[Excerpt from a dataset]

──────────

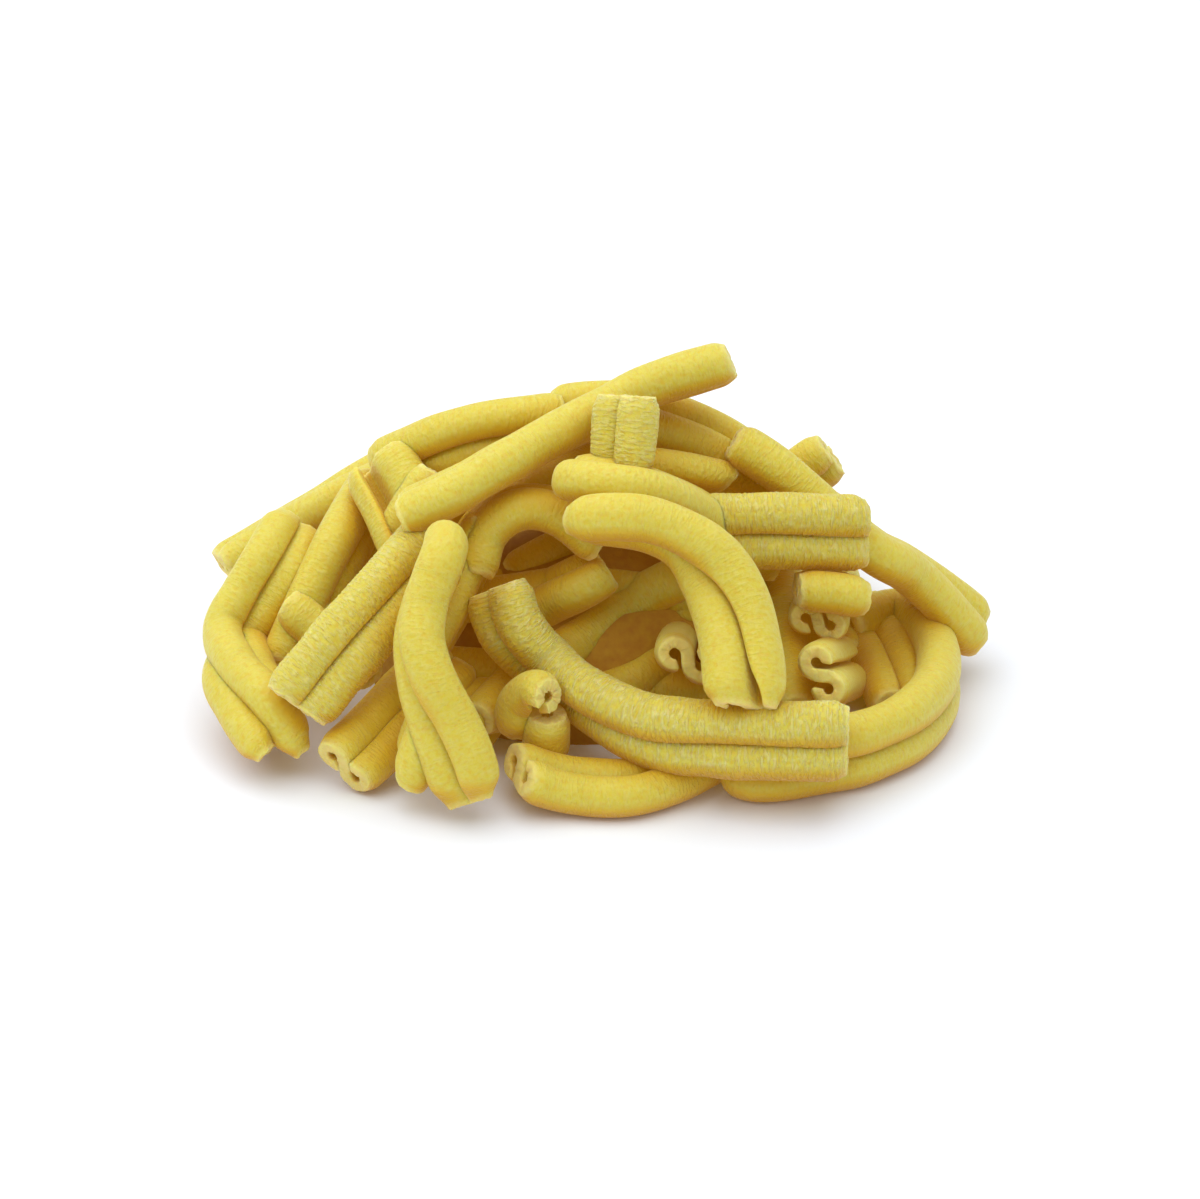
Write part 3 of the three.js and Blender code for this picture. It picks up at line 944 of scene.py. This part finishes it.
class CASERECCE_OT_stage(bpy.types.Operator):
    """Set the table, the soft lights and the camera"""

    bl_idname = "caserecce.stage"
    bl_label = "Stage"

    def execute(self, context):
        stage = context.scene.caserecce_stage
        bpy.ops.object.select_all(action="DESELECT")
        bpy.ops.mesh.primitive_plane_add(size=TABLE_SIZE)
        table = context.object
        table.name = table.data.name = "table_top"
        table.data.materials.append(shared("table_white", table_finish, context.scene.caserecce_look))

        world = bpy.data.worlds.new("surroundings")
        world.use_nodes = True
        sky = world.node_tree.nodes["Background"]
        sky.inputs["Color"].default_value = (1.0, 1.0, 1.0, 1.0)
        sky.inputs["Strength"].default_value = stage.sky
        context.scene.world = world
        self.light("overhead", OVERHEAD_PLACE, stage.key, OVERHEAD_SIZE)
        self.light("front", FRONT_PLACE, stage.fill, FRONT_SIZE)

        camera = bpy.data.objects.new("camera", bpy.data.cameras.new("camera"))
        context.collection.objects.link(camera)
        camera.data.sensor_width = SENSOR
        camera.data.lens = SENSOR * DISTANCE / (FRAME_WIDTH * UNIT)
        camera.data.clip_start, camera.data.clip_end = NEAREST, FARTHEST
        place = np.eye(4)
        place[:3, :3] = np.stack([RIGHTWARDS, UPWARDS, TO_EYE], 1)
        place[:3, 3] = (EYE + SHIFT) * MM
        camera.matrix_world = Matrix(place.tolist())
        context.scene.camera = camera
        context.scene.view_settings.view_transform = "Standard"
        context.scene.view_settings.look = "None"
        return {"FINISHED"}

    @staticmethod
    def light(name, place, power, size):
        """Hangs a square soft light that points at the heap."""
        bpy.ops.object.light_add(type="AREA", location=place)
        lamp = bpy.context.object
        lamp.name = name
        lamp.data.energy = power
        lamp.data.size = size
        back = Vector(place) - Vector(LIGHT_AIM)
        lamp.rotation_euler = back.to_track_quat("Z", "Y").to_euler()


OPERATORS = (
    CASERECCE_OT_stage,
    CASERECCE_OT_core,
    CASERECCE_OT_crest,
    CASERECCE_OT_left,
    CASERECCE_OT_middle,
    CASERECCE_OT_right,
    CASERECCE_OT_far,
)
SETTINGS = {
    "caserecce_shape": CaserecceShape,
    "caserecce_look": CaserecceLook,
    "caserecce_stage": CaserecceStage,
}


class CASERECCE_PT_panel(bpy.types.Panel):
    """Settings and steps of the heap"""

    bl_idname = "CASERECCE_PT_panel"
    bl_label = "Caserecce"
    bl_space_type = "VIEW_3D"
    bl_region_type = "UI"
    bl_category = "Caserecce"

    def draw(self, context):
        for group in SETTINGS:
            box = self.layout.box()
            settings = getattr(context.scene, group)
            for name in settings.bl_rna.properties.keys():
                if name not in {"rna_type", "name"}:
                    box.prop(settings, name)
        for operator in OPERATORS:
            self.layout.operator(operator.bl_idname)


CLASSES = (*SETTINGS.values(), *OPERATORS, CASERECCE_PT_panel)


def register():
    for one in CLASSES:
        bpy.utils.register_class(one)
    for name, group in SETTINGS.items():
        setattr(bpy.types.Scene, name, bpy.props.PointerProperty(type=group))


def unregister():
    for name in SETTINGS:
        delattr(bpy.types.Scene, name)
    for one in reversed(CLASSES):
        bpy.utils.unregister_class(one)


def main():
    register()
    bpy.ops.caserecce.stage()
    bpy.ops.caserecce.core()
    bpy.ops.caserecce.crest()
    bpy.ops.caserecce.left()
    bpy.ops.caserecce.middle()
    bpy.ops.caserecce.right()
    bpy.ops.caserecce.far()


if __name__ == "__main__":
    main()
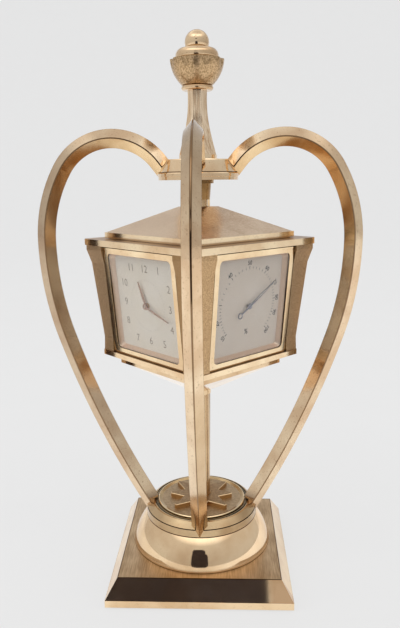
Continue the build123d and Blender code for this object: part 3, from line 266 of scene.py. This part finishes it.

──────────

> _Exercise instructions_
Output exactly the leading lines of the data, up to and including the line marked by "FRONT_PLACE, stage.fill, FRONT_SIZE)".

> _Expected output_
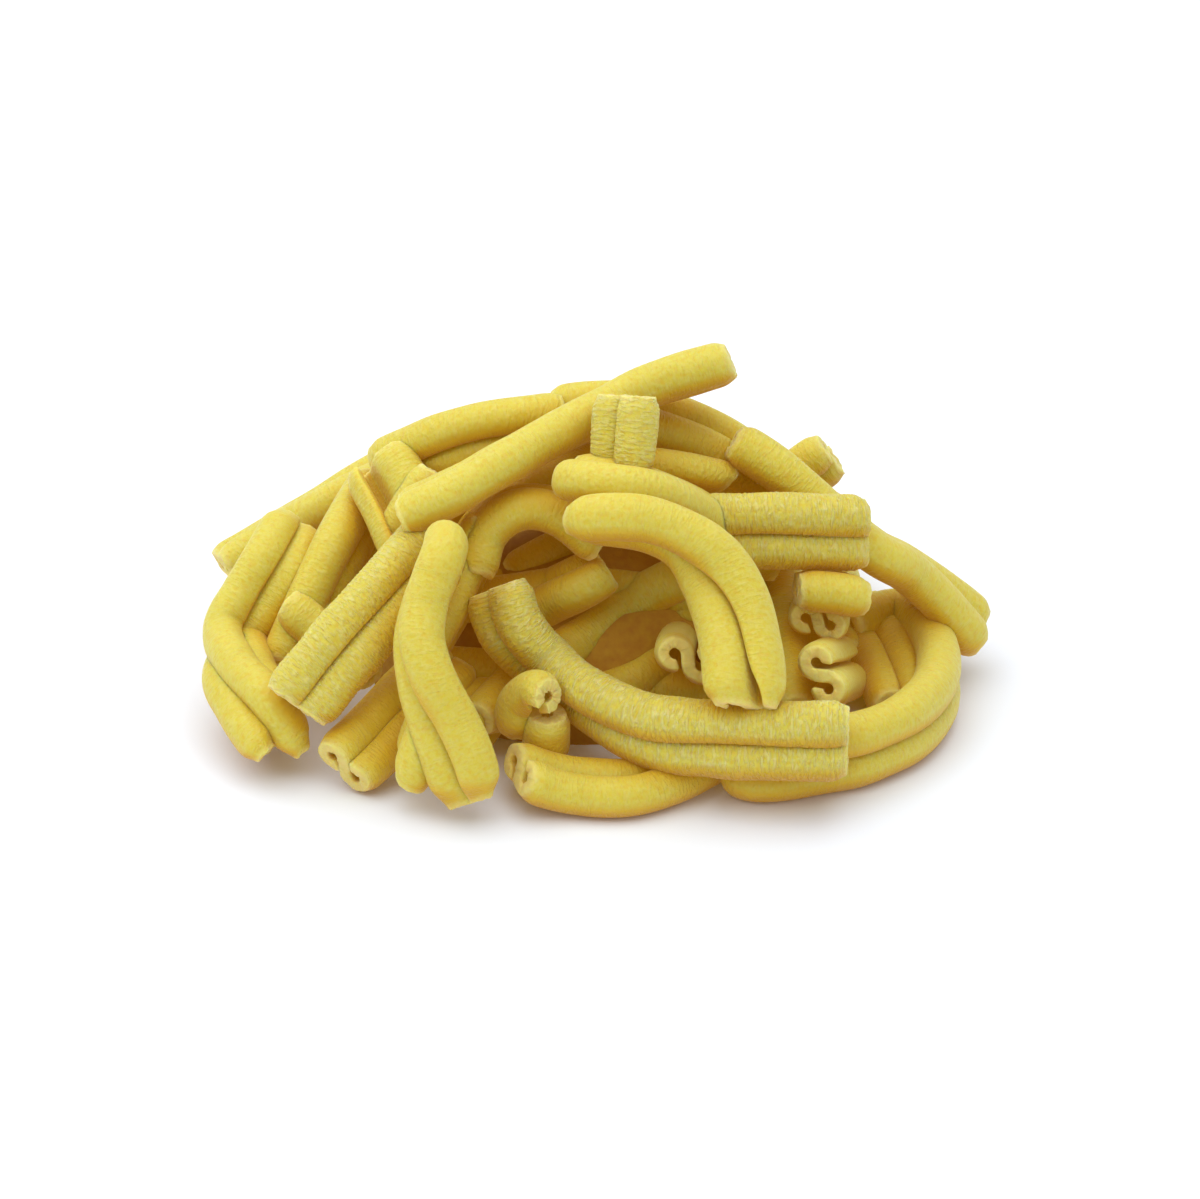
Write part 3 of the three.js and Blender code for this picture. It picks up at line 944 of scene.py. This part finishes it.
class CASERECCE_OT_stage(bpy.types.Operator):
    """Set the table, the soft lights and the camera"""

    bl_idname = "caserecce.stage"
    bl_label = "Stage"

    def execute(self, context):
        stage = context.scene.caserecce_stage
        bpy.ops.object.select_all(action="DESELECT")
        bpy.ops.mesh.primitive_plane_add(size=TABLE_SIZE)
        table = context.object
        table.name = table.data.name = "table_top"
        table.data.materials.append(shared("table_white", table_finish, context.scene.caserecce_look))

        world = bpy.data.worlds.new("surroundings")
        world.use_nodes = True
        sky = world.node_tree.nodes["Background"]
        sky.inputs["Color"].default_value = (1.0, 1.0, 1.0, 1.0)
        sky.inputs["Strength"].default_value = stage.sky
        context.scene.world = world
        self.light("overhead", OVERHEAD_PLACE, stage.key, OVERHEAD_SIZE)
        self.light("front", FRONT_PLACE, stage.fill, FRONT_SIZE)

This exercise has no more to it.